### DO THIS
All of the material below is to be repeated exactly.

Start SUPPLIED INFORMATION

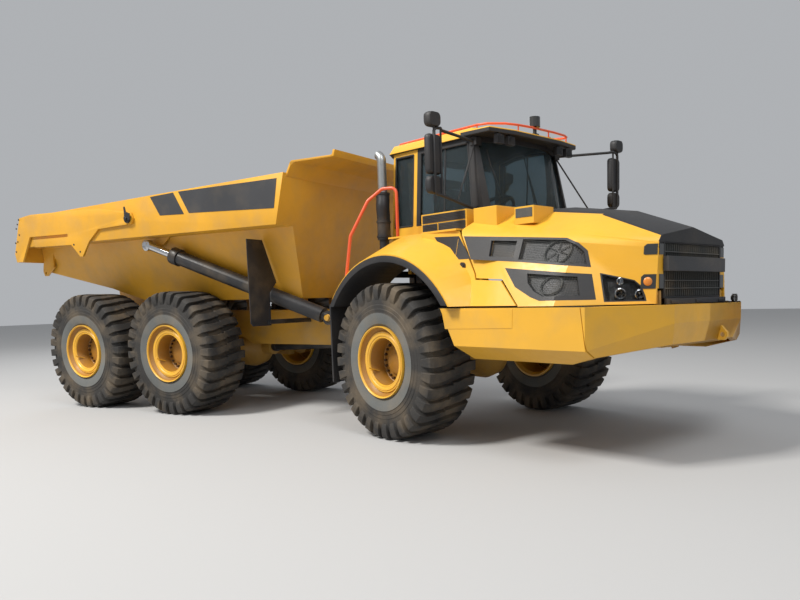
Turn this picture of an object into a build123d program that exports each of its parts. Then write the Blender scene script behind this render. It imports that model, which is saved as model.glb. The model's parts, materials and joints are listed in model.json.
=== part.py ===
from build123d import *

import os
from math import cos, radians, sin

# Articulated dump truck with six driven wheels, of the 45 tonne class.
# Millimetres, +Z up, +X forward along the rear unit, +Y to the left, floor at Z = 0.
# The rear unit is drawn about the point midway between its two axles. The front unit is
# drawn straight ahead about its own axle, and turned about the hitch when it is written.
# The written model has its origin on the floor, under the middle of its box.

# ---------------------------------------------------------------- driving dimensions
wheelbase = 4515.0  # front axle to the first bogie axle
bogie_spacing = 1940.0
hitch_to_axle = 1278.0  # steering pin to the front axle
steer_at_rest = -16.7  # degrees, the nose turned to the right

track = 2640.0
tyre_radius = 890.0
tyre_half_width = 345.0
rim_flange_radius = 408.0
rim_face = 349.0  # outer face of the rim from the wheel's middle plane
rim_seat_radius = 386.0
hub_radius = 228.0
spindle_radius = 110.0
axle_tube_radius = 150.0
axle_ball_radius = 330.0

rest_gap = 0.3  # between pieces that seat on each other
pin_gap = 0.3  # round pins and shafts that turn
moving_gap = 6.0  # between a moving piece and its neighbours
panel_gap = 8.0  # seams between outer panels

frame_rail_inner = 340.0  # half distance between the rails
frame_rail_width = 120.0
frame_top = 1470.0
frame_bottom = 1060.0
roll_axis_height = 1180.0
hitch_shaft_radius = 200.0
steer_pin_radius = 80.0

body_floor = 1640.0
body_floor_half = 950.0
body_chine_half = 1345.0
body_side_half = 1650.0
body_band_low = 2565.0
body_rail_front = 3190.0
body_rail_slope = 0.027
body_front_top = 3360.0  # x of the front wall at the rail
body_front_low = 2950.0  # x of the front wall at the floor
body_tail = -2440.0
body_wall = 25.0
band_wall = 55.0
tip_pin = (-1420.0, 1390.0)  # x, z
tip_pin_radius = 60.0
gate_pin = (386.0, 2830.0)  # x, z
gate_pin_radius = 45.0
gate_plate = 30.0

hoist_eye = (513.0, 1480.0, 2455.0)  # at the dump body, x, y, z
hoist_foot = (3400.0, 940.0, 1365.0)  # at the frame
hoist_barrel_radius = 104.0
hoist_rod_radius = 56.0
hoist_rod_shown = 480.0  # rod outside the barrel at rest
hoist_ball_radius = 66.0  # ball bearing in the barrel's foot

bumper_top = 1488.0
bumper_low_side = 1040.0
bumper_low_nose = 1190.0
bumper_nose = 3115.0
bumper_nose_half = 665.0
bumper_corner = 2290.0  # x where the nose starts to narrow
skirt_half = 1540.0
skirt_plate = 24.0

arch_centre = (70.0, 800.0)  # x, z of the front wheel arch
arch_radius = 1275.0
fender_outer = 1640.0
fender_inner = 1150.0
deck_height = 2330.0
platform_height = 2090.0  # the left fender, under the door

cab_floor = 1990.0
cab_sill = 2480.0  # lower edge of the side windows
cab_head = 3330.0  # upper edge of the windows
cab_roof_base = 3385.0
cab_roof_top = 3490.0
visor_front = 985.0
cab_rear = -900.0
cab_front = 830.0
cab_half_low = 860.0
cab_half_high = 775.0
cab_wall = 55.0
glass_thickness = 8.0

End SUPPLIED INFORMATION

### CORRECT RESULT
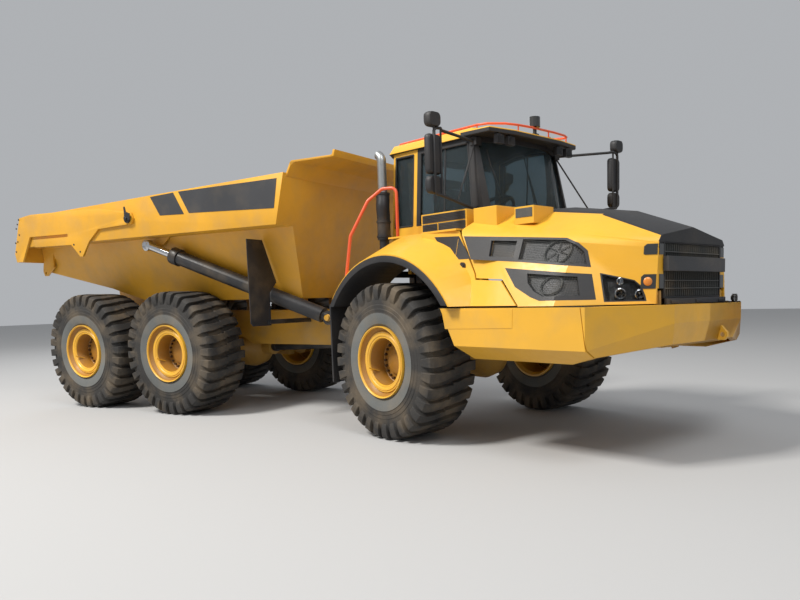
Turn this picture of an object into a build123d program that exports each of its parts. Then write the Blender scene script behind this render. It imports that model, which is saved as model.glb. The model's parts, materials and joints are listed in model.json.
=== part.py ===
from build123d import *

import os
from math import cos, radians, sin

# Articulated dump truck with six driven wheels, of the 45 tonne class.
# Millimetres, +Z up, +X forward along the rear unit, +Y to the left, floor at Z = 0.
# The rear unit is drawn about the point midway between its two axles. The front unit is
# drawn straight ahead about its own axle, and turned about the hitch when it is written.
# The written model has its origin on the floor, under the middle of its box.

# ---------------------------------------------------------------- driving dimensions
wheelbase = 4515.0  # front axle to the first bogie axle
bogie_spacing = 1940.0
hitch_to_axle = 1278.0  # steering pin to the front axle
steer_at_rest = -16.7  # degrees, the nose turned to the right

track = 2640.0
tyre_radius = 890.0
tyre_half_width = 345.0
rim_flange_radius = 408.0
rim_face = 349.0  # outer face of the rim from the wheel's middle plane
rim_seat_radius = 386.0
hub_radius = 228.0
spindle_radius = 110.0
axle_tube_radius = 150.0
axle_ball_radius = 330.0

rest_gap = 0.3  # between pieces that seat on each other
pin_gap = 0.3  # round pins and shafts that turn
moving_gap = 6.0  # between a moving piece and its neighbours
panel_gap = 8.0  # seams between outer panels

frame_rail_inner = 340.0  # half distance between the rails
frame_rail_width = 120.0
frame_top = 1470.0
frame_bottom = 1060.0
roll_axis_height = 1180.0
hitch_shaft_radius = 200.0
steer_pin_radius = 80.0

body_floor = 1640.0
body_floor_half = 950.0
body_chine_half = 1345.0
body_side_half = 1650.0
body_band_low = 2565.0
body_rail_front = 3190.0
body_rail_slope = 0.027
body_front_top = 3360.0  # x of the front wall at the rail
body_front_low = 2950.0  # x of the front wall at the floor
body_tail = -2440.0
body_wall = 25.0
band_wall = 55.0
tip_pin = (-1420.0, 1390.0)  # x, z
tip_pin_radius = 60.0
gate_pin = (386.0, 2830.0)  # x, z
gate_pin_radius = 45.0
gate_plate = 30.0

hoist_eye = (513.0, 1480.0, 2455.0)  # at the dump body, x, y, z
hoist_foot = (3400.0, 940.0, 1365.0)  # at the frame
hoist_barrel_radius = 104.0
hoist_rod_radius = 56.0
hoist_rod_shown = 480.0  # rod outside the barrel at rest
hoist_ball_radius = 66.0  # ball bearing in the barrel's foot

bumper_top = 1488.0
bumper_low_side = 1040.0
bumper_low_nose = 1190.0
bumper_nose = 3115.0
bumper_nose_half = 665.0
bumper_corner = 2290.0  # x where the nose starts to narrow
skirt_half = 1540.0
skirt_plate = 24.0

arch_centre = (70.0, 800.0)  # x, z of the front wheel arch
arch_radius = 1275.0
fender_outer = 1640.0
fender_inner = 1150.0
deck_height = 2330.0
platform_height = 2090.0  # the left fender, under the door

cab_floor = 1990.0
cab_sill = 2480.0  # lower edge of the side windows
cab_head = 3330.0  # upper edge of the windows
cab_roof_base = 3385.0
cab_roof_top = 3490.0
visor_front = 985.0
cab_rear = -900.0
cab_front = 830.0
cab_half_low = 860.0
cab_half_high = 775.0
cab_wall = 55.0
glass_thickness = 8.0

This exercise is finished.